Task directions.
Count every line that holds the string "imported", and report the number alone.

Given data.
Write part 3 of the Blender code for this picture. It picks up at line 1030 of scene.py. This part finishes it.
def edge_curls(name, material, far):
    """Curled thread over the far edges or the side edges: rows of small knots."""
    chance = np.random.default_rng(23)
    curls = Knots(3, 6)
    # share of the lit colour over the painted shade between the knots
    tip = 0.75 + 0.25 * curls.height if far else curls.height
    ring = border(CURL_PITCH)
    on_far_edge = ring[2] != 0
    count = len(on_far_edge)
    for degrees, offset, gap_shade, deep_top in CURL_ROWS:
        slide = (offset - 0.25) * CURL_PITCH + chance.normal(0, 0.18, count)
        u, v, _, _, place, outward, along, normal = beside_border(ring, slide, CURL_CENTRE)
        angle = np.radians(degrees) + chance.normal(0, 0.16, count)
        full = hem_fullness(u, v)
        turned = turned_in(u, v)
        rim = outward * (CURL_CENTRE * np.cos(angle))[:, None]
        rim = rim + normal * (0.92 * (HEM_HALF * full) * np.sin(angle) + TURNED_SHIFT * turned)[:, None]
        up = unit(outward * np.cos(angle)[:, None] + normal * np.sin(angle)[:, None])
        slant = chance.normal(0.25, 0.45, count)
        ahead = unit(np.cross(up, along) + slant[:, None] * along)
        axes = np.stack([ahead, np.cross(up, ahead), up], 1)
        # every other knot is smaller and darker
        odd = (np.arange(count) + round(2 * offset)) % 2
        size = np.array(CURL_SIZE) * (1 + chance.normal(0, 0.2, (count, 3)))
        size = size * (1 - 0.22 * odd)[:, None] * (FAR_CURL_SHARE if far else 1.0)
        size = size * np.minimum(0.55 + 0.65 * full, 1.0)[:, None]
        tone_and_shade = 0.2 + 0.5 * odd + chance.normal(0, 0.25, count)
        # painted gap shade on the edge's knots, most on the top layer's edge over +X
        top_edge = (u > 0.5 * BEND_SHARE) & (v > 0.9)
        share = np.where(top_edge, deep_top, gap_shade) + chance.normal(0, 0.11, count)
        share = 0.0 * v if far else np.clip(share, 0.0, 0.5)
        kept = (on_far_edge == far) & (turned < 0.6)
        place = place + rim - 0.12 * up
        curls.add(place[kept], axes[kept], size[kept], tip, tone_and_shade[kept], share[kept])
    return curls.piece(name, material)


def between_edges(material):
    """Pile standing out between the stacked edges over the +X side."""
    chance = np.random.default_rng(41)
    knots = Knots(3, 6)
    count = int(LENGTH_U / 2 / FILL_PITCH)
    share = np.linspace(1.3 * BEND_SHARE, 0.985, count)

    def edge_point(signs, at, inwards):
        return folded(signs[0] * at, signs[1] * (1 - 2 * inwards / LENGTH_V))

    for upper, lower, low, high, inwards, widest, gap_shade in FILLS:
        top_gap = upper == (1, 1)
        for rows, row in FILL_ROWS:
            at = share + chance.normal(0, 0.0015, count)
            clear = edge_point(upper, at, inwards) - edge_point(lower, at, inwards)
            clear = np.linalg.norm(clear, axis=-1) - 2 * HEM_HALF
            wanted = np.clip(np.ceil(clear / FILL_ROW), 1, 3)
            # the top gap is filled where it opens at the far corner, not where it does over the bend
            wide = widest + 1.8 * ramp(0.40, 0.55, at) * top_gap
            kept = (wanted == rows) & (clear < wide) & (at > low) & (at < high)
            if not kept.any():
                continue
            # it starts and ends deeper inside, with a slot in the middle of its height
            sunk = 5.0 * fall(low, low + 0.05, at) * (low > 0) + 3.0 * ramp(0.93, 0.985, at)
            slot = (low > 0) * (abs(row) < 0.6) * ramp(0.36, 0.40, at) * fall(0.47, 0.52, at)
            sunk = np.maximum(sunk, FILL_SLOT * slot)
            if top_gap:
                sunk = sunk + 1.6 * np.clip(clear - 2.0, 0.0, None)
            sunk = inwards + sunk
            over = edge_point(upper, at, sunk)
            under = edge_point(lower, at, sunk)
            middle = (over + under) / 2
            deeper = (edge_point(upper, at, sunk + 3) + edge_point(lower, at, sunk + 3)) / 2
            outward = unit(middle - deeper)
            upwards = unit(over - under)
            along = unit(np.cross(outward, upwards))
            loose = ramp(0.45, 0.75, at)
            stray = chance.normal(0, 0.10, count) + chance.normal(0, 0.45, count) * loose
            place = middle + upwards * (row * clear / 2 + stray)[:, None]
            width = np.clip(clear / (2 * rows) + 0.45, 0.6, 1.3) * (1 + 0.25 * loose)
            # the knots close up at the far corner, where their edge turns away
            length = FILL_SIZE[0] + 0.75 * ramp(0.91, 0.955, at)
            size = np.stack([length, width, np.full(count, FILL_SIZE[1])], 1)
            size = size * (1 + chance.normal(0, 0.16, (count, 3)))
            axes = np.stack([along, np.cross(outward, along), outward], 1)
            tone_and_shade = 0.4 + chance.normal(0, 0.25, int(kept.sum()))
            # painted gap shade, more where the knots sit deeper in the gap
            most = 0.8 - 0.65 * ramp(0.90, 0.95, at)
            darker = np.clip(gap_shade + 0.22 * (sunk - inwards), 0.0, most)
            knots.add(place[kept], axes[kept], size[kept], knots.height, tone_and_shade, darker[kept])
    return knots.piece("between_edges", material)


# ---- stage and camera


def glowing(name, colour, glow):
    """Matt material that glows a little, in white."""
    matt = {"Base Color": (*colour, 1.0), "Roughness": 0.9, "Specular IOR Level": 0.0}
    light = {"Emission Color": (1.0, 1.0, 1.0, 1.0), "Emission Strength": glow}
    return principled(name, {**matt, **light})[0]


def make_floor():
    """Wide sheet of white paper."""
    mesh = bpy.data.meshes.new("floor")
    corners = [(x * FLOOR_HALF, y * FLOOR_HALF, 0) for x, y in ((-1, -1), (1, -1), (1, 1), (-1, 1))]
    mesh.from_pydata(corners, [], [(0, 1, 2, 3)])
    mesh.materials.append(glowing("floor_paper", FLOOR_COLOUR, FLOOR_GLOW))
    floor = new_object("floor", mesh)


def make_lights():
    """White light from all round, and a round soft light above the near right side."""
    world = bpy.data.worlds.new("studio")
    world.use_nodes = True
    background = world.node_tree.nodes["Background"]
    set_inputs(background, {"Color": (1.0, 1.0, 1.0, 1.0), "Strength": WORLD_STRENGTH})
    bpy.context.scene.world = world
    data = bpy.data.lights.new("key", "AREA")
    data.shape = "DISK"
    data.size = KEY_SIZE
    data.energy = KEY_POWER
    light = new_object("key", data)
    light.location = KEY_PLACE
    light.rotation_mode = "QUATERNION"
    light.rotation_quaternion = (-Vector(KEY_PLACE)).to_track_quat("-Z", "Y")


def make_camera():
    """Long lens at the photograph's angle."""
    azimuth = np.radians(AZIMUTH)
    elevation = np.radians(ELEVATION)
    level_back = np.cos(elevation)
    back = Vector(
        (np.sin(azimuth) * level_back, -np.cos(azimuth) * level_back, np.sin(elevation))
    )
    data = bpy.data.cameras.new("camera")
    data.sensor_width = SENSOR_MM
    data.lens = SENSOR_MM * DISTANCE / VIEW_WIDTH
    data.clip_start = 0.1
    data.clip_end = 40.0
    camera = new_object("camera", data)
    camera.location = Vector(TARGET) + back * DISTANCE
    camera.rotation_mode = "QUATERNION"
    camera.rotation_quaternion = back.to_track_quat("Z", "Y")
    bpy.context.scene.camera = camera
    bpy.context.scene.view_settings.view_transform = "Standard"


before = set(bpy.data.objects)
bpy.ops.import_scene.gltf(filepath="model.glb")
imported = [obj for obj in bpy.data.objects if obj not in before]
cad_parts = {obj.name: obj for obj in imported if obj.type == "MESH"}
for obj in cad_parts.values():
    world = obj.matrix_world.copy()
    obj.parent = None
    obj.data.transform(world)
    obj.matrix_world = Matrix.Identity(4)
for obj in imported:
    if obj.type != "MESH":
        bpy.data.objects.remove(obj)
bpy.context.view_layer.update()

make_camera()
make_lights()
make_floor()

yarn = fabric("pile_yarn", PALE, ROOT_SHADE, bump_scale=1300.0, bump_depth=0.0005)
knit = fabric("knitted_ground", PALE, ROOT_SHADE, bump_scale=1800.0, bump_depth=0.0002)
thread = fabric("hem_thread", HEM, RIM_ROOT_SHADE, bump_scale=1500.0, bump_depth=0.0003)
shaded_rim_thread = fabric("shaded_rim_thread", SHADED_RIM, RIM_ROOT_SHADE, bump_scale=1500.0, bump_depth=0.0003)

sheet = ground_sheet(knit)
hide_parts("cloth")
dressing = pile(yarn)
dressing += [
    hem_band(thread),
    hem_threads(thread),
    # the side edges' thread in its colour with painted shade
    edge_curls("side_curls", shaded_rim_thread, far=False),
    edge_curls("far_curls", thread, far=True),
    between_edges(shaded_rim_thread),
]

---

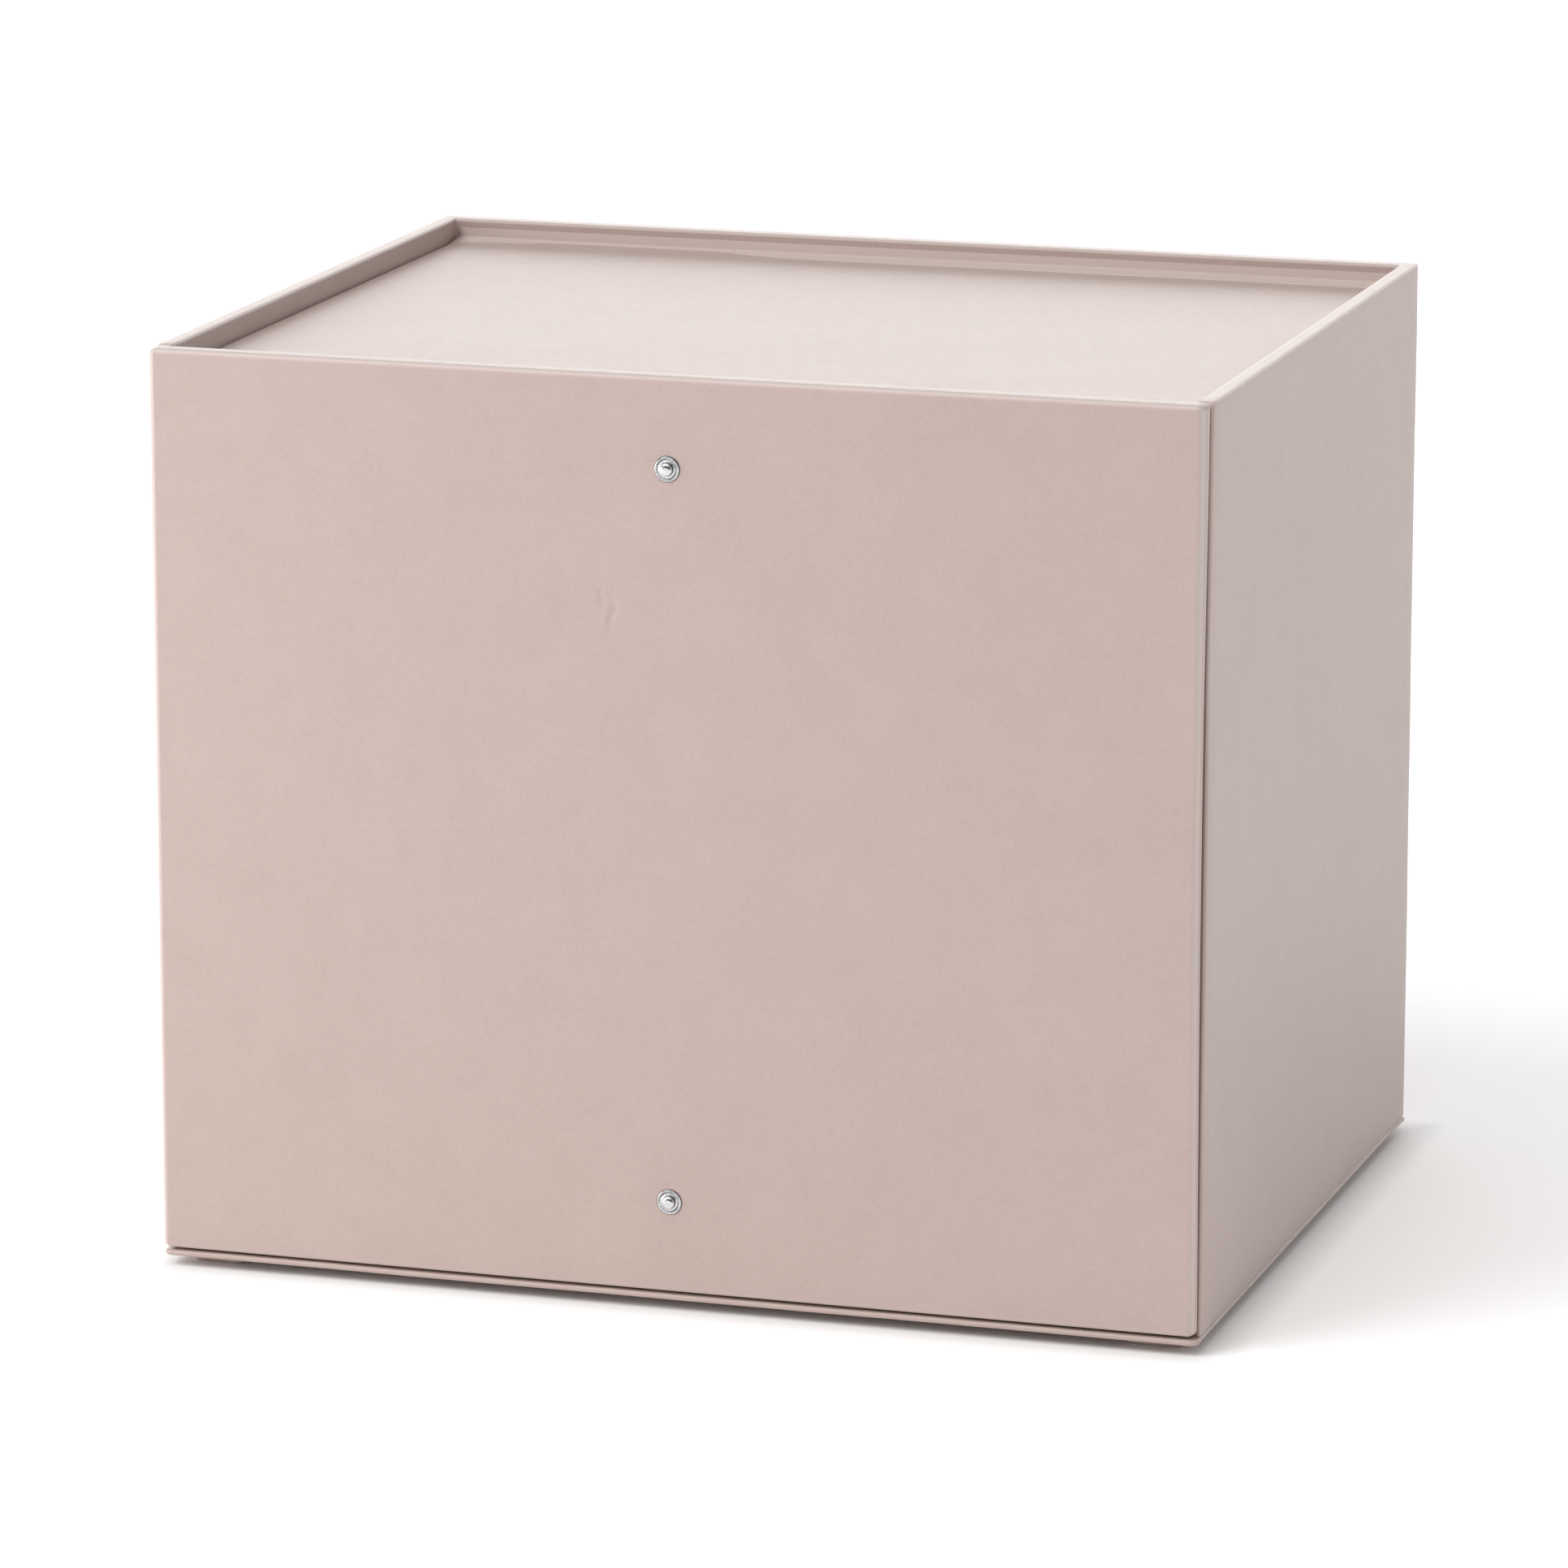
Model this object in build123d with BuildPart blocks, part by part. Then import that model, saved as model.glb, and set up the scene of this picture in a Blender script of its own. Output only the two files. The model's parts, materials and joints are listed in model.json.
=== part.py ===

Answer in full.
3